His counterpart, Alice, lived two floors up in an annex decorated with motivational slogans in a font so large it felt like the building was broadcasting instructions across its internal network. Visitors described the annex as a wellness-themed command bunker, where platitudes about “unlocking potential” competed with the hum of malfunctioning air vents and the quiet resignation of people who had willingly become digital avatars. Alice said the posters had been selected algorithmically, optimized to manufacture morale, though no one could identify the system responsible for curating them. Most recently, Alice had announced a company-wide initiative to embed “culture” into its software. In other words, Alice was generating digital motivational posters that employees were encouraged to set as backdrops to their video calls and profile pictures. Her own handle on the corporate chat system rotated motivational quotes weekly. And, to ensure optimal engagement, she had installed a bot to distribute inspirational images randomly across project messaging channels. Alice and Bob believed, as did I when I worked alongside them, that they were the leaders of a grand experiment: an internal transformation program meant to usher their organization—nominally a transportation firm founded in 1933, practically a relic—into the nebulous category of “the future.” They each carried folders brimming with freshly printed slide decks describing the future in precise but interchangeable jargon, full of arrows and circles pointing toward destinations charted but never reached. They told me, separately, that their work represented the company’s last hope of remaining relevant, though both also whispered that the real decisions were being made elsewhere. When I interviewed them for what eventually became a research footnote, I discovered that both lived inside parallel fantasies: Bob thought Alice was orchestrating a subtle coup through meetings, and Alice thought Bob controlled the entire company through secret data models. Their paranoia coagulated into conspiracy.

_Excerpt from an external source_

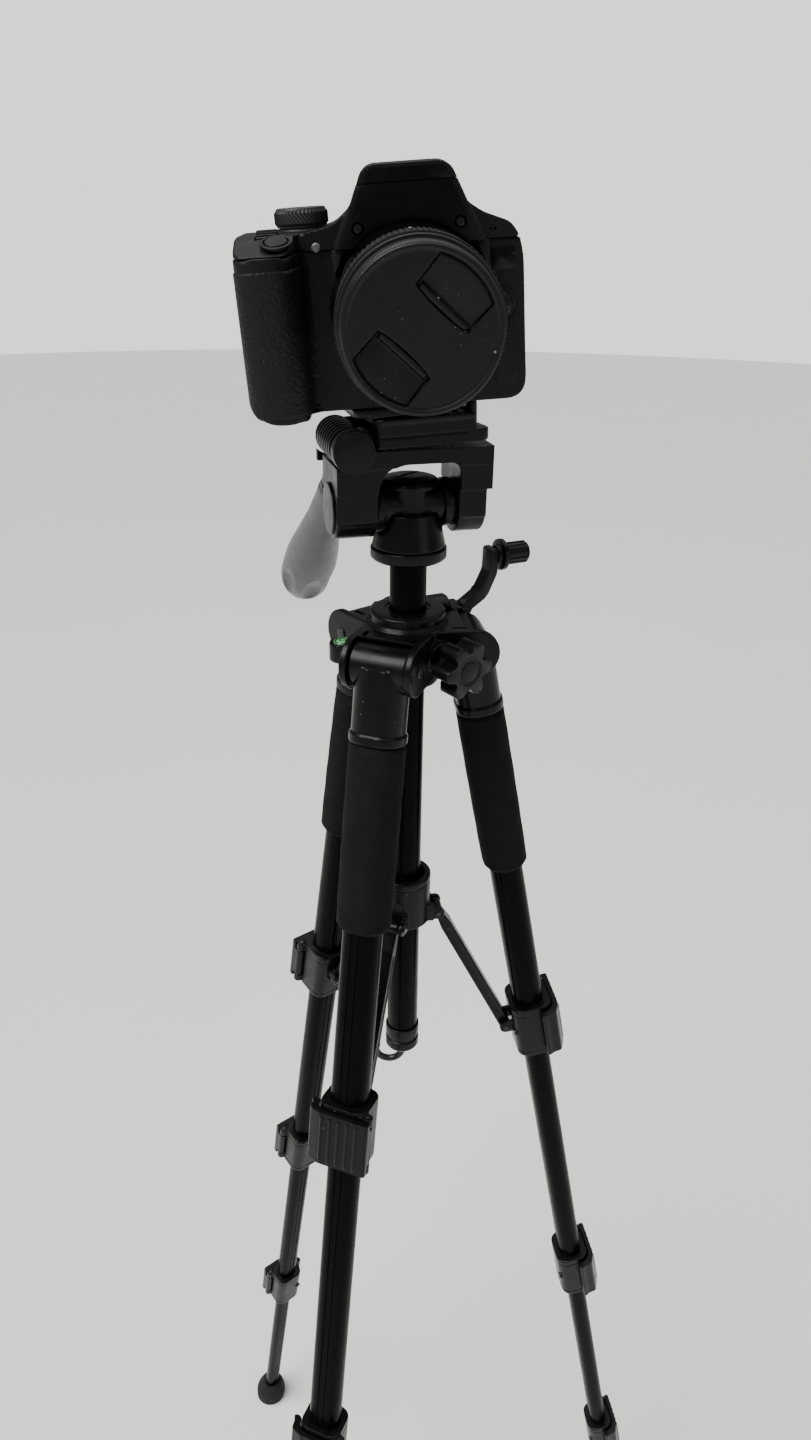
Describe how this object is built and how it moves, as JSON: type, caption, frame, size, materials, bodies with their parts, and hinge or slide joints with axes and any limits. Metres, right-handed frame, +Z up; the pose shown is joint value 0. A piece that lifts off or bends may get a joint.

In truth, neither had any meaningful authority without navigating the jankspace protocol stack required to access their work environments. Like the rest of the organization, they mostly lived in the liminal space between authentication sequences—scanning into each room, then pulling out their phones to perform biometric verification, only to discover the device needed charging before the identity gateway could unlock the one-time code required to validate the password stored inside their keychain vault, which itself demanded a secondary face-scan. Only then could they log into the company’s network, request a temporary network token delivered through an encrypted mail relay, and finally access the confidential drive, which—naturally—required yet another layer of verification. And so on, and so forth, until the workday usually dissolved into a choreography of recursive entry rituals whose true purpose no one could convincingly explain.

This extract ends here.